=== Description of the task ===
State the number of lines in the material below that have "import" in them, without any other text.

=== Information shown ===
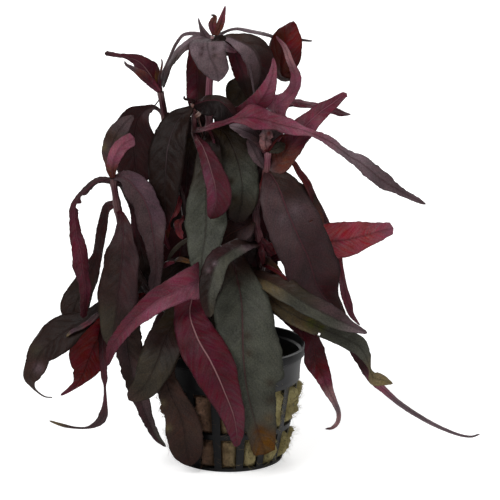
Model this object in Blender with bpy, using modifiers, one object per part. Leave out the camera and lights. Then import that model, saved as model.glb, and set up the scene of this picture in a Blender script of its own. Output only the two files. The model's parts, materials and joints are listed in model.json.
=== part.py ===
# Potted sessile joyweed: a net pot, its rock wool, the stems that stand in it and their leaves.
# Metres, +Z up, the origin in the middle of the pot's base. The front looks along +Y.
import math

import bmesh
import bpy
from mathutils import Vector

MM = 0.001

# Pot, millimetres: heights and outer radii from the base up
POT_PROFILE = [
    (17.9, 0.0), (18.9, 1.0), (19.3, 2.5), (21.2, 10.8), (21.7, 12.8), (24.0, 26.3),
    (24.6, 27.0), (25.0, 34.0), (25.8, 37.8), (26.6, 38.4), (27.5, 41.5),
]
POT_WALL = 1.2
POT_COLUMNS = 48
WINDOW_BANDS = ((2.5, 10.8), (12.8, 26.3))
COLUMNS_PER_RIB = 3
RIB_COLUMN = 1

# Rock wool, millimetres
WOOL_GAP = 0.8
WOOL_TOP = 33.0
WOOL_COLUMNS = 24

# The view that the plant's routes are laid out in, from the front and a little above
VIEW_TILT = math.radians(13.6)
VIEW_RANGE = 1100.0
VIEW_MIDDLE = (7.35, 72.8)

# Leaves, millimetres
LEAF_THICKNESS = 0.6
LEAF_STEP = 7.0
STEM_GAP = 0.7
CURVE_SAMPLES = 12

DARK = (0.045, 0.026, 0.030)
OLIVE = (0.055, 0.042, 0.028)
GREEN = (0.070, 0.082, 0.068)
GREY = (0.105, 0.090, 0.095)
MAUVE = (0.130, 0.055, 0.090)
MAGENTA = (0.150, 0.022, 0.055)
CRIMSON = (0.150, 0.018, 0.024)
ROSE = (0.290, 0.055, 0.075)
TAN = (0.110, 0.090, 0.050)
STEM = (0.230, 0.090, 0.100)


def spot(across, rise, depth):
    """Point that is seen at (across, rise) on the front view and lies depth behind the pot's axis."""
    sin_tilt = math.sin(VIEW_TILT)
    cos_tilt = math.cos(VIEW_TILT)
    off = rise - VIEW_MIDDLE[1]
    height = (rise + off * depth * cos_tilt / VIEW_RANGE - depth * sin_tilt) / (
        cos_tilt + off * sin_tilt / VIEW_RANGE)
    scale = 1 + (depth * cos_tilt - height * sin_tilt) / VIEW_RANGE
    return Vector((VIEW_MIDDLE[0] + (across - VIEW_MIDDLE[0]) * scale, depth, height))


def smooth(points, per_span=CURVE_SAMPLES):
    """Points along a smooth curve through the given ones."""
    knots = [points[0] * 2 - points[1]] + points + [points[-1] * 2 - points[-2]]
    curve = []
    for first, start, end, last in zip(knots, knots[1:], knots[2:], knots[3:]):
        for step in range(per_span):
            t = step / per_span
            curve.append(0.5 * (
                2 * start + (end - first) * t
                + (2 * first - 5 * start + 4 * end - last) * t * t
                + (3 * start - first - 3 * end + last) * t * t * t))
    return curve + [points[-1]]


def evenly(curve, count):
    """Points at equal distances along a curve, first and last included."""
    lengths = [0.0]
    for start, end in zip(curve, curve[1:]):
        lengths.append(lengths[-1] + (end - start).length)
    found = []
    index = 0
    for step in range(count + 1):
        wanted = lengths[-1] * step / count
        while index < len(lengths) - 2 and lengths[index + 1] < wanted:
            index += 1
        part = (wanted - lengths[index]) / (lengths[index + 1] - lengths[index])
        found.append(curve[index].lerp(curve[index + 1], part))
    return found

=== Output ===
5